If so, then one of the first mistakes we make is to misunderstand the nature of the danger itself. Let me clarify something often said too casually: that such leaders suffer from delusions of grandeur. That phrase does not quite apply. If a barista believes she is the most powerful woman on earth, that is a delusion. If a man unloading potatoes at the co-op believes the world bends to his will, that is a disorder of perception. But the President of the United States, who commands armies, shapes markets, and alters the fate of millions, does not suffer from delusions of grandeur. His power is real. The problem lies elsewhere: not in believing oneself powerful, but in speaking as though power alone is justification.
When speech no longer carries moral arguments but issues denunciatory declarations, it teaches the false and dangerous notion that force is clarity, that humiliation is strength, that leadership is threat.
Perhaps this is the lesson we receive from such kings, not what to follow but what to outgrow, not what to emulate but what to repair, and to do so peacefully.
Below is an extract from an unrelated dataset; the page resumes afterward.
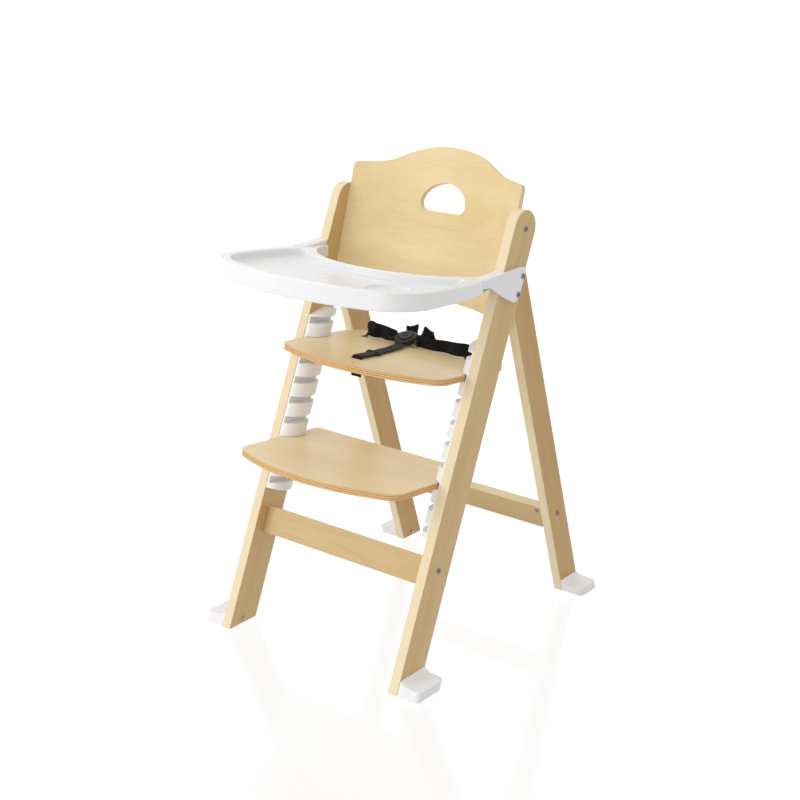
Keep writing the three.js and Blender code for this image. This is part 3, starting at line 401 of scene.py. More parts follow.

Perhaps the task of the citizen, like the task of the healed child, is to look squarely at what harmed them and say, I will not pass this on. If that is so, then this moment is a test of national and personal maturity.
What we do with the language we inherit now, whether we repeat it, soften it, or refuse it, will determine what kind of society we become, and what kind of world our children will one day either rejoice in or be forced to undo.